I've noticed this repeatedly. Protestants who insist they can go to the Bible and read it for themselves, without any bishop or pope telling them what it means, seem equally convinced that they cannot understand the Fathers except after they've been post-processed by a Protestant theologian or patristic exegete.
Augustine had a "symbolical" view of the Eucharist, hmmm? He says in one place that we sin if we don't adore the Host. You think he's teaching that we ought to adore a symbol? Hardly.
There isn’t one Catholic in a hundred - and probably a thousand - who has actually READ the Church Fathers deeply. It is the project of a lifetime...thousands and thousands of pages, involving controversies most of us have never thought about.
Mad Dawg made a point on another thread about devotional language vs logical language. That is another challenge in reading the Church Fathers.
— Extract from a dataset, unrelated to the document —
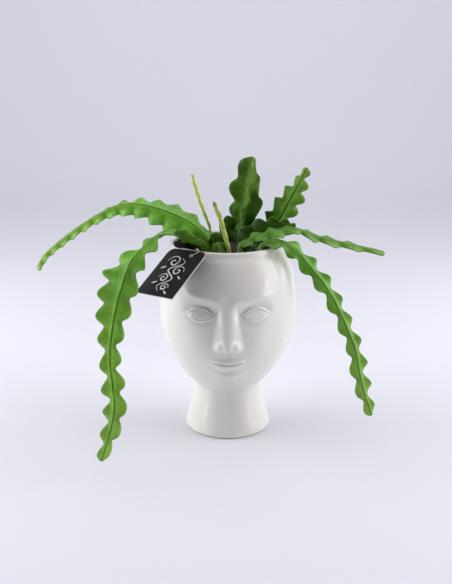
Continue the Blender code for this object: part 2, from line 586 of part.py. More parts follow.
def make_tag_card(collection):
    """A rectangular card with two rounded upper corners and a punched hole."""
    curve = bpy.data.curves.new("tag_card", "CURVE")
    curve.dimensions = "2D"
    curve.fill_mode = "BOTH"
    curve.extrude = TAG_THICKNESS / 2
    r = TAG_CORNER_RADIUS
    outline = corner_arc(TAG_WIDTH - r, -r, 0, r) + corner_arc(r, -r, 90, r)
    outline += [(0.0, -TAG_LENGTH, 0.0), (TAG_WIDTH, -TAG_LENGTH, 0.0)]
    add_spline(curve, outline)
    middle = tag_hole()
    angles = [-2 * math.pi * i / 12 for i in range(12)]
    rim = [middle + TAG_HOLE_RADIUS * Vector((math.cos(a), math.sin(a), 0.0)) for a in angles]
    add_spline(curve, rim)
    card = add_object("tag_card", curve, collection, CARD)
    card.matrix_world = tag_frame()
    return card


def make_tag_loop(collection):
    """The thin closed loop that runs through the card's hole and back over the rim."""
    curve = bpy.data.curves.new("tag_loop", "CURVE")
    curve.dimensions = "3D"
    curve.bevel_depth = LOOP_WIRE_RADIUS
    curve.bevel_resolution = 1
    points = []
    for i in range(24):
        angle = 2 * math.pi * i / 24
        points.append(
            tag_hole() + Vector((
                LOOP_SPREAD * math.sin(angle) ** 3,
                LOOP_LENGTH / 2 * (1 - math.cos(angle)),
                LOOP_HEIGHT * math.sin(angle),
            ))
        )
    add_spline(curve, points)
    loop = add_object("tag_loop", curve, collection, CORD)
    loop.matrix_world = tag_frame()
    return loop


def main():
    clear_scene()
    parts = new_collection("potted_fishbone_cactus")
    cutters = new_collection("cutters")
    cutters.hide_render = True
    make_planter(parts)
    make_soil(parts, cutters)
    for name, stem in STEMS.items():
        make_stem(name, stem, parts, SHOOT if name.startswith("shoot") else STEM)
    make_tag_card(parts)
    make_tag_loop(parts)


main()
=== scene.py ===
"""A fishbone cactus in a white ceramic planter shaped as a head, with a black card tag on its rim.

Metres, +Z up. The origin is the centre of the foot's flat underside and the face looks along -Y.
"""

import math
import random
from collections import namedtuple

import bmesh
import bpy
from bpy.props import FloatProperty, FloatVectorProperty, IntProperty, PointerProperty
from mathutils import Matrix, Vector


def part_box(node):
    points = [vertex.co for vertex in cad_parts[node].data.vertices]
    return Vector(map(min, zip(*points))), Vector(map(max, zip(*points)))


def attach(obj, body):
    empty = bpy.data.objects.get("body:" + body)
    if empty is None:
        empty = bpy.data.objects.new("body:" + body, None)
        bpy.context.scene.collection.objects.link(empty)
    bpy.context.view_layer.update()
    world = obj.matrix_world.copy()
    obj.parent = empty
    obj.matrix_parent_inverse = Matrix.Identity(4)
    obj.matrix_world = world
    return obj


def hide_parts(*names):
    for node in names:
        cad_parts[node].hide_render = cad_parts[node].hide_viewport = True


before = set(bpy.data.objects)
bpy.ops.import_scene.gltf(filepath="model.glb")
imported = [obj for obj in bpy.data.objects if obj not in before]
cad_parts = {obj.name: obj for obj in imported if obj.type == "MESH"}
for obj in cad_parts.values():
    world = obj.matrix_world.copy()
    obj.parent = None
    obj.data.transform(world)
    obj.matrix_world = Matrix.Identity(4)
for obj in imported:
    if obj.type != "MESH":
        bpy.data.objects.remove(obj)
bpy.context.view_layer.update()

bl_info = {
    "name": "Potted Fishbone Cactus",
    "version": (1, 0, 0),
    "blender": (4, 5, 0),
    "location": "View3D > Sidebar > Potted cactus",
    "description": "Builds a fishbone cactus in a glazed head planter, with its soil and card tag",
    "category": "Add Mesh",
}

MILLIMETRE = 0.001
WALL = 0.0042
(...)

They were Fathers, not writers of Systematic Theology.
Please don’t tell me Catholics immerse themselves in the Church Fathers and read them in unbiased fashion. Neither do Protestants. No one who cares enough to spend years in research does it ‘just because’, or in a dispassionate curiosity.
Schaff gives lots of examples on both sides, and sometimes on 3 or 4 sides. That is about as good as it gets.
Augustine is the most-interpreted of all the Church fathers. Any genius (including Luther), precisely because of his nuanced mind, lends himself to varied interpretation.
The claim that Augustine had a “spiritualizing” view of Eucharistic presence goes back to Erasmus. It spawned the “sacramentarian” movement in the Low Countries which, many scholars believe, made its way down the Rhine and influence Zwingli to his extreme “merely symbolic” view (Calvin was not so extreme).
I think Augustine taught a genuine real presence, not a merely spiritual presence. Erasmus was wrong. But Dugmore and others popularized it and it’s now taken for granted by a lot of scholars.
You can interpret Augustine to support completely opposite viewpoints (e.g., on free will). I think it’s pretty clear that he had a full corporeal presence doctrine.
It all turns on what the meaning of spiritual is. Spiritual can mean “merely symbolic” or something between corporeal and merely symbolic (Calvin) or “sacramentally corporeal.”
The Catholic teaching is that the presence is corporeal but a unique kind of corporeality that is not sense perceptible, because obviously Christ’s presence is not visible or tangible in the Eucharist. “Sacramental” (special kind of corporeal) and “spiritual” are synonyms for those who believe in real but sacramental corporeal presence. But for those who believe in real absence (Zwingli) or spiritual but not corporeal (Calvin), “spiritual” is pitted against real and it means “sacramental” but sacramental understood as uncorporeal.
The history I just outline helps explained why Schaff and others claim that Augustine taught a spiritual presence. Isn’t that convenient, Augustine used the same word Calvin did. But did he mean the same thing as Calvin? I say no, Schaff says yes.
Alasdair Heron (mentioned in my preceding comment) also says no. He says Augustine did believe in real presence, not merely spiritual presence. Heron prefers to use “sacramental” to describe this real presence because “spiritual” can mean so many different things. We Catholics can also call the real corporal presence Sacramental presence because it’s not the same as everyday corporeal presence. We don’t mean quite the same thing as Heron means by “sacramental” but at least Heron doesn’t try to fit Augustine to a procrustean Calvinist bed. He remains a Reformed but he’s aware that Augustine didn’t exactly teach what Calvin taught and that Catholics are probably closer to Augustine’s real meaning. Heron does give more credence to Dugmore’s line of reasoning than I would, but still, he’s at least a Reformed thinker one can reason with.
Somebody needs to pick up a copy of the letters of St. Ignatius (95 AD). Not you, of course, but somebody who has written at length above.